Echoing what his staff told The Iowa Independent in advance of the Congressional hearing, Grassley added, “That is the view of marriage that I support.”
The Respect for Marriage Act, HR 1116, and Respect for Marriage Act of 2011, S 598, are identical bills. The House version was introduced in March by U.S. Rep. Jerrold Nadler, a New York Democrat, and the Senate version was introduced at the same time by U.S. Sen. Dianne Feinstein, a California Democrat.
Both seek to repeal the now 15-year-old law that defines marriage as being only between a man and a woman, and denies legally married same-sex married couples the same federal rights and protections afforded to opposite-sex couples. For instance, such couples in Iowa can file state returns jointly, but cannot do the same with their federal tax returns. Likewise, same-sex couples are barred from receiving spousal benefits under Social Security and aren’t covered by unpaid family leave laws.
Grassley noted that the law was passed by Congress in 1996 and signed into law by President Bill Clinton. He said the measure passed by an 85-to-41 vote in the U.S. Senate, making it “truly a bipartisan bill,” and he added that many of those now supporting repeal voted favorably for the bill at the time.
“One of the witnesses before us today says DOMA was passed for only one reason — to express disapproval for gay and lesbian people. I know this to be false,” Grassley said, his voice rising. “Senators at the time … and representatives at the time … did not support DOMA to express disapproval of gay and lesbian people. Neither did I.”
U.S. Rep. Steve King was one of three U.S. House members and the only Republican to provide testimony. The Congressional panel included U.S. Reps. Nadler and John Lewis, a Georgia Democrat, with King being the lone advocate for continuance of DOMA.
Lewis, for instance, described the law as “a stain on our American society” and equated it to civil rights challenges previously faced by interracial couples: “Civil rights, human rights, these are issues of dignity.”
King focused his comments on the historical importance of marriage as a building block of society worldwide.“DOMA was passed in 1996 because Congress and President Clinton understood that civil society has an interest in maintaining and protecting the institution of heterosexual marriage because it has a deep and abiding interest in encouraging responsible procreation and child-rearing.”
The proposed legislation, according to King, insinuates that the government no longer has these interests.

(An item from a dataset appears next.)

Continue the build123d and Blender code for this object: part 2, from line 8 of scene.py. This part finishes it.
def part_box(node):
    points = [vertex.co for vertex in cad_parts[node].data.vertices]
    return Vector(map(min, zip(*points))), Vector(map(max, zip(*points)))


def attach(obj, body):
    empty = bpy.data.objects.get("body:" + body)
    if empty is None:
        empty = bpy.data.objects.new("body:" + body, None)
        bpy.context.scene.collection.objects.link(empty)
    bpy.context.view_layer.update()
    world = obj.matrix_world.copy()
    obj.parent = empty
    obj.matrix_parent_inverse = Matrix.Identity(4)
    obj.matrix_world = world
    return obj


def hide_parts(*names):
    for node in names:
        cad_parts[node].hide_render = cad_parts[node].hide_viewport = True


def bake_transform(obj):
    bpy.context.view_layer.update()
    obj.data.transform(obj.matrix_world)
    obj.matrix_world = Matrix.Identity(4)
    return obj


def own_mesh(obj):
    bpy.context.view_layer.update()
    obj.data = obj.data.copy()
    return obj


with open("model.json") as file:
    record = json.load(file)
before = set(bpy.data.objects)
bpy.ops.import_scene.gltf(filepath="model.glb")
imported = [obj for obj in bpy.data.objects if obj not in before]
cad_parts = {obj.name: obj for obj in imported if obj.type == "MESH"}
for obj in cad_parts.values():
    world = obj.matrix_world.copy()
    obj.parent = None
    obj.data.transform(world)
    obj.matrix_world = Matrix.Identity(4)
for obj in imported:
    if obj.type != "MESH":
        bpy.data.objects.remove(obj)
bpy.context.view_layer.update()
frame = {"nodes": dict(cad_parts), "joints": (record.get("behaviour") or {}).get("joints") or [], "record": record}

“The other side argues that you can’t choose who you love, and that a union between two men or two women is equal to that of one man and one woman. But these are the same arguments that could be used to promote marriage between fathers and daughters, mothers and sons or even polygamous relationships,” he said.
King, who helped author and pass Iowa’s now defunct law barring same-sex marriage, also voice his displeasure with the situation in Iowa.

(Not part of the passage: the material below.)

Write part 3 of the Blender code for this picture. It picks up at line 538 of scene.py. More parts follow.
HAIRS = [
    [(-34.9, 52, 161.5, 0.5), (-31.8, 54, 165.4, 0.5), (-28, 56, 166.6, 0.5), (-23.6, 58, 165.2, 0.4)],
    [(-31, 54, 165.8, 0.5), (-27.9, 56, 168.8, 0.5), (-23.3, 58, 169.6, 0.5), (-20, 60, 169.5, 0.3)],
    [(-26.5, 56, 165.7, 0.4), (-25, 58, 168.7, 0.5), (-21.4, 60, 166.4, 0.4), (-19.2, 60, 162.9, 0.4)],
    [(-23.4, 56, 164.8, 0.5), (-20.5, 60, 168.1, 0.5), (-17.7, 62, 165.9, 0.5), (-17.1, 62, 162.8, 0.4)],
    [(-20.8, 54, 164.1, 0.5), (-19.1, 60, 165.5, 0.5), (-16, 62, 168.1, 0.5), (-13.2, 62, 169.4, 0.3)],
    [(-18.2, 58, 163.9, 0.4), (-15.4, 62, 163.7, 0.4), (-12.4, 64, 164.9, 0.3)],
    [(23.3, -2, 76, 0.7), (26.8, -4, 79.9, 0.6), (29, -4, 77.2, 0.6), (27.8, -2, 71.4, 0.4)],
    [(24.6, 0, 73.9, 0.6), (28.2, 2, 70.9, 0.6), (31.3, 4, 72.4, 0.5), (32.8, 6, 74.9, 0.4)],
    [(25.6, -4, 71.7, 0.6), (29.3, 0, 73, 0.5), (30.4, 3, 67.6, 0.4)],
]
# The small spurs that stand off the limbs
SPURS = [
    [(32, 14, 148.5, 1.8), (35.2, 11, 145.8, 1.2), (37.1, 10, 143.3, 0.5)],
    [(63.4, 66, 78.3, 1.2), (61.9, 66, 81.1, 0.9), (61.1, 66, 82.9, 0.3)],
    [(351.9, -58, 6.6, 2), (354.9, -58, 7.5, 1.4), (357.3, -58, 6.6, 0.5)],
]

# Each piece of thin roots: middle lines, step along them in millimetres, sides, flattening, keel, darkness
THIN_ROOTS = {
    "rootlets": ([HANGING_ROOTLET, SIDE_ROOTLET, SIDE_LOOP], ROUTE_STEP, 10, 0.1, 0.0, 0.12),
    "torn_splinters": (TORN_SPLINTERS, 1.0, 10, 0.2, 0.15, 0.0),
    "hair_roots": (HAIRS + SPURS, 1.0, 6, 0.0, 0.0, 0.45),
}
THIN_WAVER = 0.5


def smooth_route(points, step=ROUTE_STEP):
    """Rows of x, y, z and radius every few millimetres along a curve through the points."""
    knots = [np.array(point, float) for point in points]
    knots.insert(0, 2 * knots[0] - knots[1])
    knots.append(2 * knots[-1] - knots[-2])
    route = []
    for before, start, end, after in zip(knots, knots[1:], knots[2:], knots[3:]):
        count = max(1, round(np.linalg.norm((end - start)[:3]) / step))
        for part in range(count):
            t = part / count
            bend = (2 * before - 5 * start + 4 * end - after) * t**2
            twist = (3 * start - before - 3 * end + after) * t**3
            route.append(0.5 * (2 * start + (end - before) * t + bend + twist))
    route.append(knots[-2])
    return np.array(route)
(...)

“In 2009, the Iowa Supreme Court issued a lawless decision in Varnum v. Brien. Seven Iowa Supreme Court justices decided to legislate from the bench. They struck down Iowa’s DOMA law, and to read their decision brings one to the conclusion that these justices believe they have the authority to find the Constitution itself unconstitutional,” he said.
“They even went so far as to say that rights to same-sex marriage ‘were at one time unimagined.’ When Iowans went to polls on November 2, 2010, they sent a message to the Supreme Court of Iowa. They rejected the Varnum decision and historically ousted all three justices who were up for retention, including Chief Justice Marsha Ternus.”

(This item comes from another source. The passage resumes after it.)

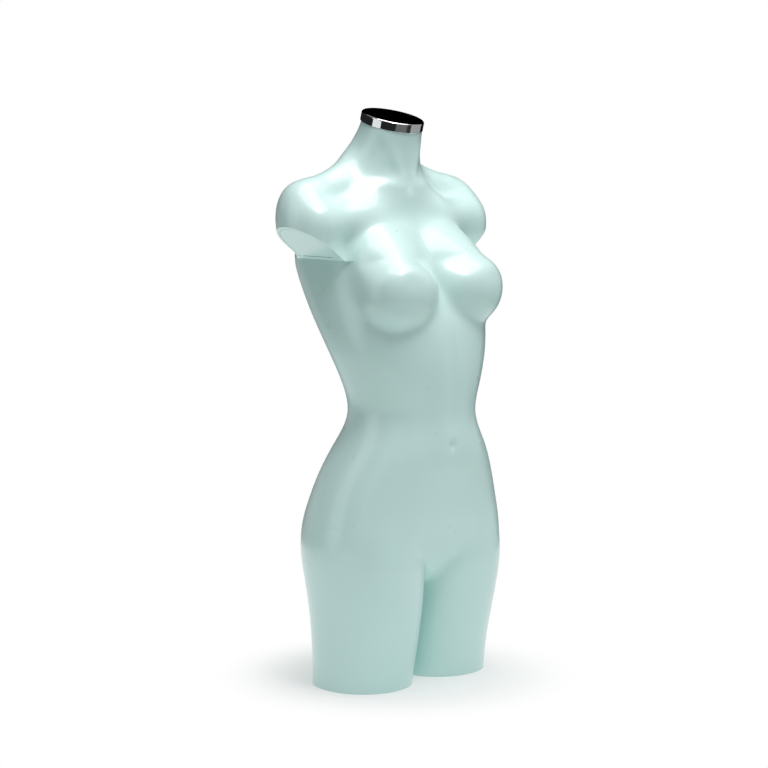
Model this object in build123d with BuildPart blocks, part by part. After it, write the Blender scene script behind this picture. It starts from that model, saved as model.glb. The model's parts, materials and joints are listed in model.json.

The Iowa Supreme Court determined that “Iowa Code section 595.2 violates the equal protection provision of the Iowa Constitution.” Section 595.2 discussed the gender and age requirements for a marriage to be recognized by the state. The first provision was the state’s DOMA, which stated “only a marriage between a male and a female is valid.”
From the Varnum decision:
Iowa Code section 595.2 is unconstitutional because the County has been unable to identify a constitutionally adequate justification for excluding plaintiffs from the institution of civil marriage. A new distinction based on sexual orientation would be equally suspect and difficult to square with the fundamental principles of equal protection embodied in our constitution. This record, our independent research, and the appropriate equal protection analysis do not suggest the existence of a justification for such a legislative classification that substantially furthers any governmental objective. Consequently, the language in Iowa Code section 595.2 limiting civil marriage to a man and a woman must be stricken from the statute, and the remaining statutory language must be interpreted and applied in a manner allowing gay and lesbian people full access to the institution of civil marriage.
Noting that the Obama administration directed the U.S. Department of Justice to no longer defend DOMA, King said “it is not the role of the executive branch to determine what is an is not constitutional.” The role of the executive branch, he concluded, “is to execute and uphold the laws that Congress enacts.”
Video of the full committee hearing is available on the Senate Judiciary Committee website.